PROVIDED RECORDS>
+ + +
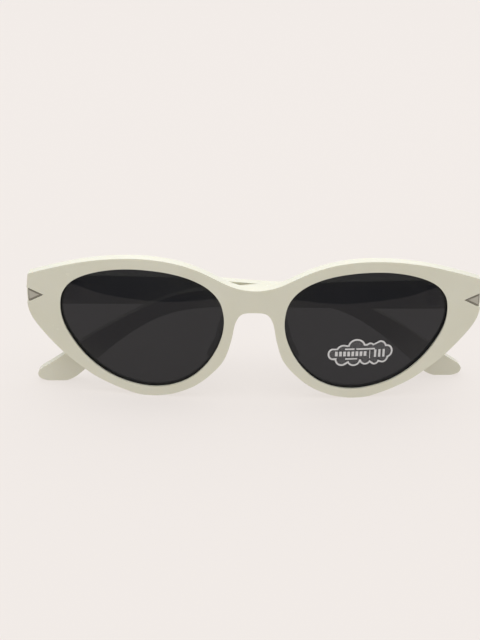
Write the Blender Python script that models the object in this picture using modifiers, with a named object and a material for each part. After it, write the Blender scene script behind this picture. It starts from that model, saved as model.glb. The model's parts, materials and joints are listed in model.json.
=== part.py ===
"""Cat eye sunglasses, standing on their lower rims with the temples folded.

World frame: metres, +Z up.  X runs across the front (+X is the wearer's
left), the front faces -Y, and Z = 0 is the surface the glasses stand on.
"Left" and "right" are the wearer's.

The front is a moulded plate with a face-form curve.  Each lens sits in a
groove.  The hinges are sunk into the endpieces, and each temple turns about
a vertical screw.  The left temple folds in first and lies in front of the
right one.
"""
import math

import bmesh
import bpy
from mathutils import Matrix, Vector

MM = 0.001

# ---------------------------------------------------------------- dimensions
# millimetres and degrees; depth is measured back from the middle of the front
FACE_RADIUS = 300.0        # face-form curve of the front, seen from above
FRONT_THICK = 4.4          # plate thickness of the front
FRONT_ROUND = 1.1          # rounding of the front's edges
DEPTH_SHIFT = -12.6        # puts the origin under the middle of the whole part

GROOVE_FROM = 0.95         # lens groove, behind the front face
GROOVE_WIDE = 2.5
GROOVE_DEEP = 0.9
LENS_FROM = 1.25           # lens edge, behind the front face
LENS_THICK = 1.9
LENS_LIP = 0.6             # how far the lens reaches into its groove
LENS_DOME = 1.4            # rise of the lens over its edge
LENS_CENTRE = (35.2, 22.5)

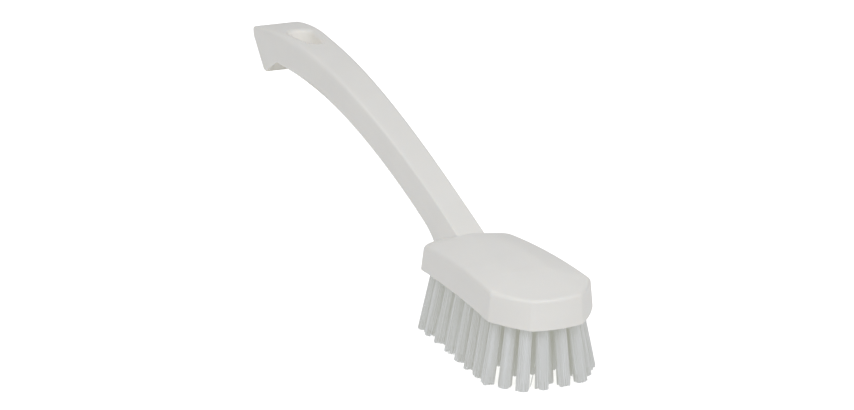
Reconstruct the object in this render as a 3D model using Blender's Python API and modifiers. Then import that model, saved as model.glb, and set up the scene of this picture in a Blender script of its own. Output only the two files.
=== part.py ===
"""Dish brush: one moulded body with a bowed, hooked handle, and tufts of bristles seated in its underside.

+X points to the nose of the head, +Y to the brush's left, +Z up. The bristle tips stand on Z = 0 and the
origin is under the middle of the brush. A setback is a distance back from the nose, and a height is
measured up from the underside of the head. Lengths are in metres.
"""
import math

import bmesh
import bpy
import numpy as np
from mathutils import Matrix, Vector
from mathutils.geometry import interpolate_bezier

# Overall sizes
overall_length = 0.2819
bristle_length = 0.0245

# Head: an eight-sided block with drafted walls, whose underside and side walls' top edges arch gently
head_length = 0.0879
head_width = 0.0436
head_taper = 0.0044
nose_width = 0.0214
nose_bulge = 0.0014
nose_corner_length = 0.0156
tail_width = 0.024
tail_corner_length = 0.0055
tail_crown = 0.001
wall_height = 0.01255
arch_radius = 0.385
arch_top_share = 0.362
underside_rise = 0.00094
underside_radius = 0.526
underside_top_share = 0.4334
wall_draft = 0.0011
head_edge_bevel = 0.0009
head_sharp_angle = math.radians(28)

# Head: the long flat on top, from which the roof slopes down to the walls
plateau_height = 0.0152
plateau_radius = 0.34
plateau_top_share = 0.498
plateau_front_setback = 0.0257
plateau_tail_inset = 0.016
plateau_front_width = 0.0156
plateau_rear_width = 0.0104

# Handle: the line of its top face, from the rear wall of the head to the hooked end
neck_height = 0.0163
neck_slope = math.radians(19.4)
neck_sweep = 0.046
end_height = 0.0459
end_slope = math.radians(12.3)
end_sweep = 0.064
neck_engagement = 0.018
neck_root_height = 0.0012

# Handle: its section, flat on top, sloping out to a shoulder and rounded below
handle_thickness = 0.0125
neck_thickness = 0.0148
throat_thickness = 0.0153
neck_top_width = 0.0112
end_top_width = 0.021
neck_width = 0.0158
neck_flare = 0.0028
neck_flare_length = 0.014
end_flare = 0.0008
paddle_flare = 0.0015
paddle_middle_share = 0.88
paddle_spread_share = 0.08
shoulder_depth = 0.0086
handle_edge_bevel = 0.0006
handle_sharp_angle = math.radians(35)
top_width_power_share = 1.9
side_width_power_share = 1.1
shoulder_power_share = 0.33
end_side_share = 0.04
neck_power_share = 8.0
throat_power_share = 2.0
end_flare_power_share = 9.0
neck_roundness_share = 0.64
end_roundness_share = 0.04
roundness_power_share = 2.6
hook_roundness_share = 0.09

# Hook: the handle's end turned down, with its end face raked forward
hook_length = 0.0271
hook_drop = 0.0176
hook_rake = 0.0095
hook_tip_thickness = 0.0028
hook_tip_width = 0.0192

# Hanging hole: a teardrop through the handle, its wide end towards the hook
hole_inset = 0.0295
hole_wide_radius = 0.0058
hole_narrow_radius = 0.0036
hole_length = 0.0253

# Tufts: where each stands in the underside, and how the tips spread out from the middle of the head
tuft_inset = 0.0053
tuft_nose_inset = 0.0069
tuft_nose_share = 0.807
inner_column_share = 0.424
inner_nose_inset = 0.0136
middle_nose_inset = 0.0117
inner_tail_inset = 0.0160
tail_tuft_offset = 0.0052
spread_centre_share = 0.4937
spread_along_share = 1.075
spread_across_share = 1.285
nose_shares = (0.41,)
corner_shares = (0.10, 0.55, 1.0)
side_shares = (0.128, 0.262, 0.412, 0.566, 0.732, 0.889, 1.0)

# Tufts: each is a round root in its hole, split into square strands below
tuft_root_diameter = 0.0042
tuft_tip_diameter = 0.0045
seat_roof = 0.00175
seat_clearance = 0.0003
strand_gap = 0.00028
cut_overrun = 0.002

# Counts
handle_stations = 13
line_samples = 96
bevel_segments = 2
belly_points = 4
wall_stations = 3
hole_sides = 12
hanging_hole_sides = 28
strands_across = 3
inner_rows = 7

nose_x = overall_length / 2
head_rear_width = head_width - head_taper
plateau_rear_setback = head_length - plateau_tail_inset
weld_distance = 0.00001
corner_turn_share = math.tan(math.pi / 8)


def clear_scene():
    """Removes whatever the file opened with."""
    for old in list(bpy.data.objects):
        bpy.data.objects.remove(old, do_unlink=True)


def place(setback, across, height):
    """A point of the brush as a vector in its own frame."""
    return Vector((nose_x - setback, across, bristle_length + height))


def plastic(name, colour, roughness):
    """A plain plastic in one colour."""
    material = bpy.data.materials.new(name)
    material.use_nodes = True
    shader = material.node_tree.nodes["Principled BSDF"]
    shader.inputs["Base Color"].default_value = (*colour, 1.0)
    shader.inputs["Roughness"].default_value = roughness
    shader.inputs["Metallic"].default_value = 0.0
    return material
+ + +
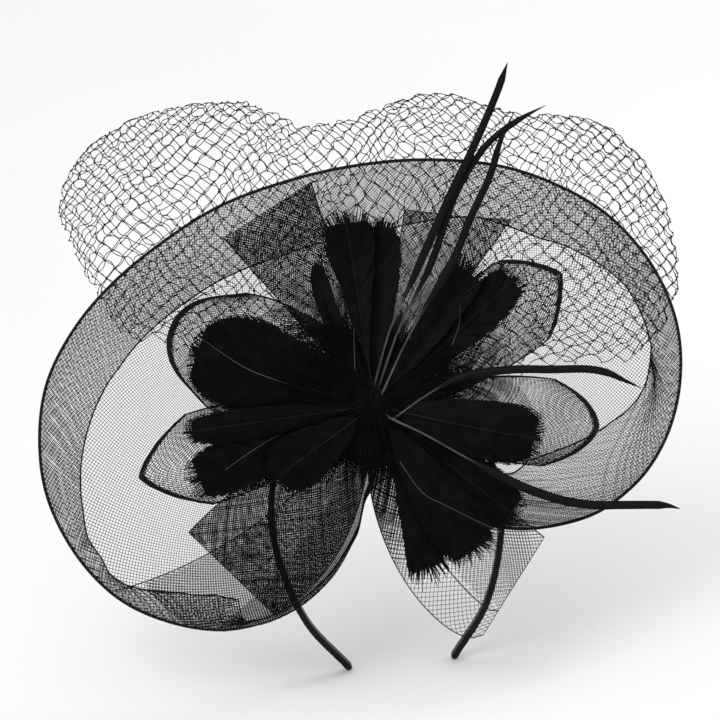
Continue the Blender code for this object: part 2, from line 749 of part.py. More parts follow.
+ + +
GIVEN TASK>
Which lines include the word "picture"? Copy every one of them.

EXERCISE RESULT>
Write the Blender Python script that models the object in this picture using modifiers, with a named object and a material for each part. After it, write the Blender scene script behind this picture. It starts from that model, saved as model.glb. The model's parts, materials and joints are listed in model.json.
Reconstruct the object in this render as a 3D model using Blender's Python API and modifiers. Then import that model, saved as model.glb, and set up the scene of this picture in a Blender script of its own. Output only the two files.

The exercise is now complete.